Well, it's close to 100, according to https://news.ycombinator.com/item?id=22059393 ? You can bring up with other numbers to refute this.
> Not really.
Please don't assert this so lightly unless you have any evidence to support it. A rendering engine is just a tiny fraction and you gotta take care of literally thousands of other components to build a modern browser. This applies to Chrome, Firefox and even old good IE. I don't expect any valid reasons why the same logic cannot apply to Safari.
I think starting Rust, not Firefox, will be what Mozilla is remembered for in 50 years.
https://www.chromium.org/getting-involved/become-a-committer
They've managed to actually get GMail to render - a not insignificant task: https://www.ekioh.com/devblog/full-google-mail-in-a-clean-ro...
The timeline on this page alone is in years: https://www.ekioh.com/company/#team
From what I understand, that team is relatively small in comparison, but actually does have this widely-ish deployed. So it theoretically could be done with less... but it's still insane to even consider. This isn't simple, and anyone who's trying to imply otherwise is wrong.
The other commentator you're responding with also never discloses they worked with Apple previously, while pretty much endlessly pumping up their work here. shrug
Not so sure. I remember the Webkit guys being a very small team (and they basically did the whole of Safari). There was some such mention on Dave Hyatt's blog at some point.

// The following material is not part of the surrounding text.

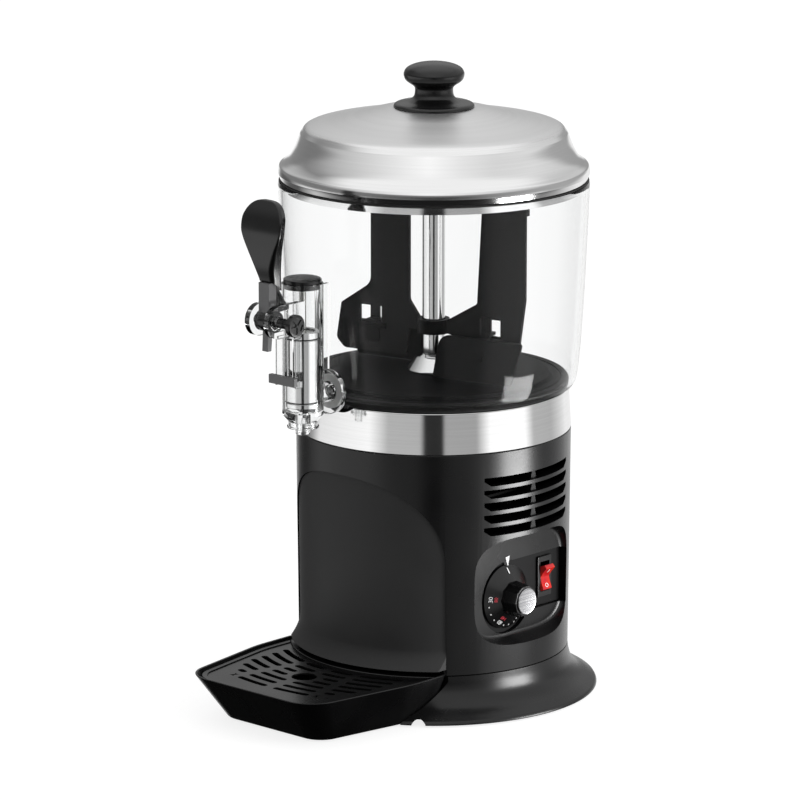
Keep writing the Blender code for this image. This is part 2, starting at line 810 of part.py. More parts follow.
def make_base_plate():
    """The sheet under the machine, cut away round the tray's dock."""
    plate = piece(rod(PLATE_R, PLATE_LOW_Z, PLATE_TOP_Z, BIG_SIDES), "base_plate", PLATED, machine)
    wall_gap = EASY_GAP + DOCK_WALL + SEAT_GAP
    apply_tool(plate, dock_space("plate_notch", wall_gap, wall_gap, PLATE_LOW_Z - CUT_OVER, DOCK_TOP_Z))
    over = (PLATE_LOW_Z - CUT_OVER, PLATE_TOP_Z + CUT_OVER)
    apply_tool(plate, flange_screw_holes("plate_screw_holes", *over))
    stems = [rod(FOOT_STEM_R + SEAT_GAP, *over, PIN_SIDES, around(FOOT_RING_R, a)) for a in FOOT_ANGLES]
    apply_tool(plate, tool(combine(*stems), "foot_holes", machine))


def make_feet():
    low_r = FOOT_R * FOOT_TAPER_SHARE
    top = PLATE_LOW_Z - SEAT_GAP
    profile = [(0, 0), (low_r, 0), (FOOT_R, top), (FOOT_STEM_R, top), (FOOT_STEM_R, PLATE_TOP_Z), (0, PLATE_TOP_Z)]
    for number, angle in enumerate(FOOT_ANGLES, 1):
        foot = turned(profile, SMALL_SIDES, around(FOOT_RING_R, angle))
        piece(foot, f"rubber_foot_{number}", RUBBER, machine)


def make_base_screws():
    head_top = PLATE_LOW_Z - SEAT_GAP
    head_low = head_top - SCREW_HEAD_HIGH
    tip = BASE_FLANGE_Z + BASE_FLANGE_THICK
    profile = [(0, head_low), (SCREW_HEAD_R, head_low), (SCREW_HEAD_R, head_top), (SCREW_R, head_top)]
    profile += [(SCREW_R, tip), (0, tip)]
    for number, angle in enumerate(BASE_SCREW_ANGLES, 1):
        screw = turned(profile, PIN_SIDES, around(BASE_SCREW_RING_R, angle))
        piece(screw, f"base_screw_{number}", PLATED, machine)


def housing_r(z):
    share = (z - BASE_TOP_Z) / (HOUSING_TOP_Z - BASE_TOP_Z)
    return HOUSING_R + (HOUSING_TOP_R - HOUSING_R) * share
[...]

And, as far as the "chrome" part (UI, settings, etc) goes, wasn't Firefox at first the work of a couple of people, who forked their own UI version of Mozilla? And still it got to be the most popular browser at the time.

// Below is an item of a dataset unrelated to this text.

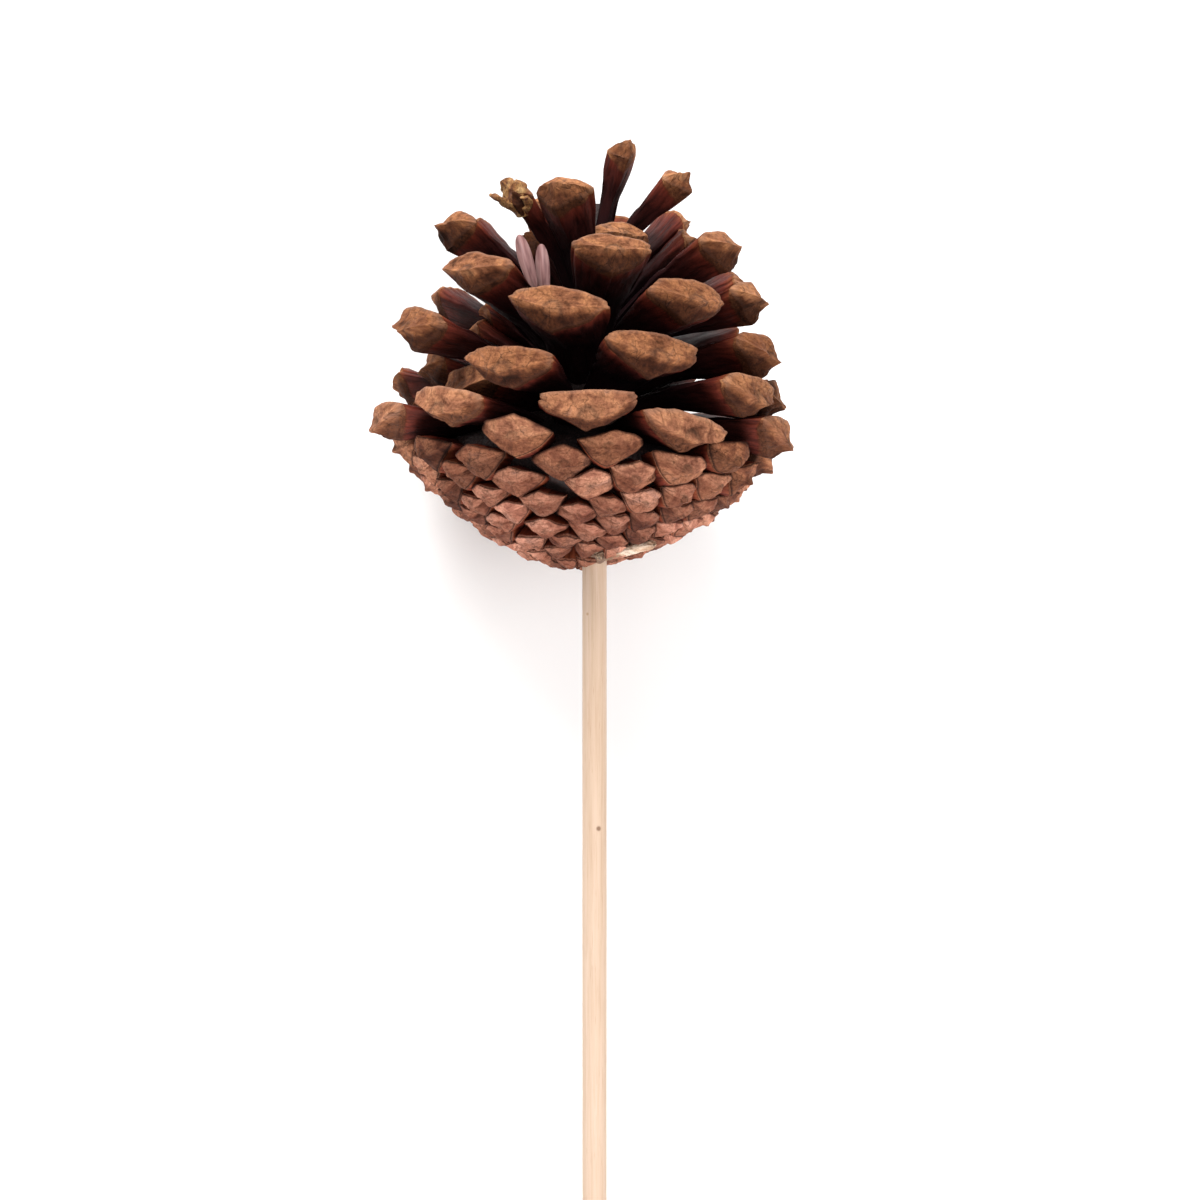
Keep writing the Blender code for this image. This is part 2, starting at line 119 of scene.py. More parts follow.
def makePineScaleMaterial(name, look):
    # dry pine scale wood: matt tan heads with fine cracks and a dark boss, dark satin shanks behind them
    material, tree = newMaterial(name)
    read = {}
    for key in ("scalePlace", "scaleRays", "scaleZone", "scaleKind"):
        read[key] = addNode(tree, "Attribute", {"attribute_name": key}).outputs["Vector"]
    place = read["scalePlace"]
    zone = addNode(tree, "SeparateXYZ", None, {0: read["scaleZone"]}).outputs  # head, way back, edge
    # the tone also carries painted light on each head's upper facet and painted shade on its lower facet
    kind = addNode(tree, "SeparateXYZ", None, {0: read["scaleKind"]}).outputs  # tone, warmth, boss
    alongShank = addNode(tree, "VectorMath", {"operation": "MULTIPLY"}, {
        0: place, 1: look["streakStretch"],
    }).outputs["Vector"]

    # patches, grit, rays from the boss, streaks along the shank: size, detail, roughness, distortion
    noises = {}
    for key, source, size, detail, roughness, distortion in (
        ("mottle", place, look["mottleSize"], 5.0, 0.62, 0.6),
        ("grit", place, look["gritSize"], 4.0, 0.7, 0.0),
        ("ray", read["scaleRays"], 1.0, 4.0, 0.65, 0.3),
        ("streak", alongShank, look["streakSize"], 4.0, 0.6, 0.0),
    ):
        noises[key] = addNode(tree, "TexNoise", None, {
            "Vector": source, "Scale": 1 / size,
            "Detail": detail, "Roughness": roughness, "Distortion": distortion,
        }).outputs["Fac"]

    # cracks between wandering plates
    crackNoise = addNode(tree, "TexNoise", None, {
        "Vector": place, "Scale": 1 / look["crackWander"], "Detail": 3.0,
    }).outputs["Color"]
    bentPlace = addNode(tree, "VectorMath", {"operation": "MULTIPLY_ADD"}, {
        0: crackNoise, 1: (look["crackBend"],) * 3, 2: place,
    }).outputs["Vector"]
    crackGap = addNode(tree, "TexVoronoi", {"feature": "DISTANCE_TO_EDGE"}, {
        "Vector": bentPlace, "Scale": 1 / look["crackSize"], "Randomness": 1.0,
    }).outputs["Distance"]

    # the borders of head and shank wander with the patches, and grit roughens the gloss
    centred = {}
    for key in ("mottle", "grit"):
        centred[key] = addNode(tree, "Math", {"operation": "SUBTRACT"}, {
            0: noises[key], 1: 0.5,
        }).outputs["Value"]
    wandered = {}
    for key, share in (("Y", look["backWander"]), ("X", look["headWander"])):
        wandered[key] = addNode(tree, "Math", {"operation": "MULTIPLY_ADD"}, {
            0: centred["mottle"], 1: share, 2: zone[key],
        }).outputs["Value"]

    # soft steps: what is read, from where to where, and the shares they run between
    steps = {}
    for key, source, (low, high), (first, last) in (
        ("crack", crackGap, (0.0, look["crackWidth"]), (1.0, 0.0)),
        ("crackedPatch", noises["mottle"], look["crackedPatches"], (0.0, 1.0)),
        ("edge", zone["Z"], (look["edgeFrom"], 1.0), (0.0, look["edgeShare"])),
        ("rim", zone["Z"], (-look["rimHighlightFrom"], -1.0), (0.0, look["rimHighlightShare"])),
        ("head", wandered["X"], look["headBorder"], (0.0, 1.0)),
    ):
        steps[key] = addNode(tree, "MapRange", {"interpolation_type": "SMOOTHSTEP"}, {
            "Value": source, "From Min": low, "From Max": high, "To Min": first, "To Max": last,
        }).outputs["Result"]
    shares = {}
    for key, first, second in (
        ("cracked", steps["crack"], steps["crackedPatch"]), ("boss", kind["Z"], look["bossShare"]),
    ):
        shares[key] = addNode(tree, "Math", {"operation": "MULTIPLY", "use_clamp": True}, {
            0: first, 1: second,
        }).outputs["Value"]
    crackShare = addNode(tree, "Math", {"operation": "MULTIPLY"}, {
        0: shares["cracked"], 1: look["crackShare"],
    }).outputs["Value"]

    tones = {}
    for key, source in (
        ("lowerFace", noises["mottle"]), ("upperFace", noises["mottle"]), ("rayTone", noises["ray"]),
        ("gritTone", noises["grit"]), ("boss", noises["grit"]), ("ownTone", kind["X"]),
        ("shank", wandered["Y"]), ("streakTone", noises["streak"]),
    ):
        tones[key] = addNode(tree, "ValToRGB", {"stops": look[key]}, {"Fac": source}).outputs["Color"]

    # heads: ochre brown towards the tip of the cone, pinker round its base
    face = layTones(tree, tones["lowerFace"], (
        ("MIX", kind["Y"], tones["upperFace"]), ("MULTIPLY", look["rayShare"], tones["rayTone"]),
        ("MULTIPLY", look["gritShare"], tones["gritTone"]), ("MIX", shares["boss"], tones["boss"]),
        # the shut scales' rims get painted shade
        ("MIX", crackShare, toLinear(look["crack"])), ("MIX", steps["edge"], toLinear(look["edge"])),
        # multiplied in last: each scale's own tone, with painted light on the upper facet and painted shade
        # on the lower one
        # the open scales' rims get a painted highlight
        ("MIX", steps["rim"], toLinear(look["rim"])), ("MULTIPLY", 1.0, tones["ownTone"]),
    ))
    # shanks: red brown just behind the head, darkened to almost black further in as painted shade between
    # the scales, streaked along their length
    colour = layTones(tree, tones["shank"], (
        ("MULTIPLY", look["streakShare"], tones["streakTone"]), ("MIX", steps["head"], face),
    ))
    rough = addNode(tree, "MapRange", None, {
        "Value": steps["head"], "To Min": look["shankRoughness"], "To Max": look["faceRoughness"],
    }).outputs["Result"]
    gritty = addNode(tree, "Math", {"operation": "MULTIPLY_ADD", "use_clamp": True}, {
        0: centred["grit"], 1: look["gritRoughness"], 2: rough,
    }).outputs["Value"]

    # relief: grit and rays raised, cracks sunk, streaks on the shank
    relief = noises["grit"]
    for source, share in ((noises["ray"], look["rayRelief"]), (shares["cracked"], -look["crackRelief"])):
        relief = addNode(tree, "Math", {"operation": "MULTIPLY_ADD"}, {
            0: source, 1: share, 2: relief,
        }).outputs["Value"]
    relief = addNode(tree, "Mix", {"data_type": "FLOAT"}, {
        "Factor": steps["head"], 2: noises["streak"], 3: relief,
    }).outputs[0]
    finishSurface(tree, look, {
        "Base Color": colour, "Roughness": gritty, "Specular IOR Level": look["specular"],
    }, relief)
    return material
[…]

Not to mention how whole OSes and other challenging things have been done by smaller teams...
- ftp uploads - email - nntp
It also launched javascript, but I think we can agree that isn't bloat.
But you're right, I totally forgot about the time in which Navigator was sold, rather than given away[2]. Please forgive me, this was a time before the PC in my childhood home had TCP internet, so I was more reliant on libraries and school labs at the time.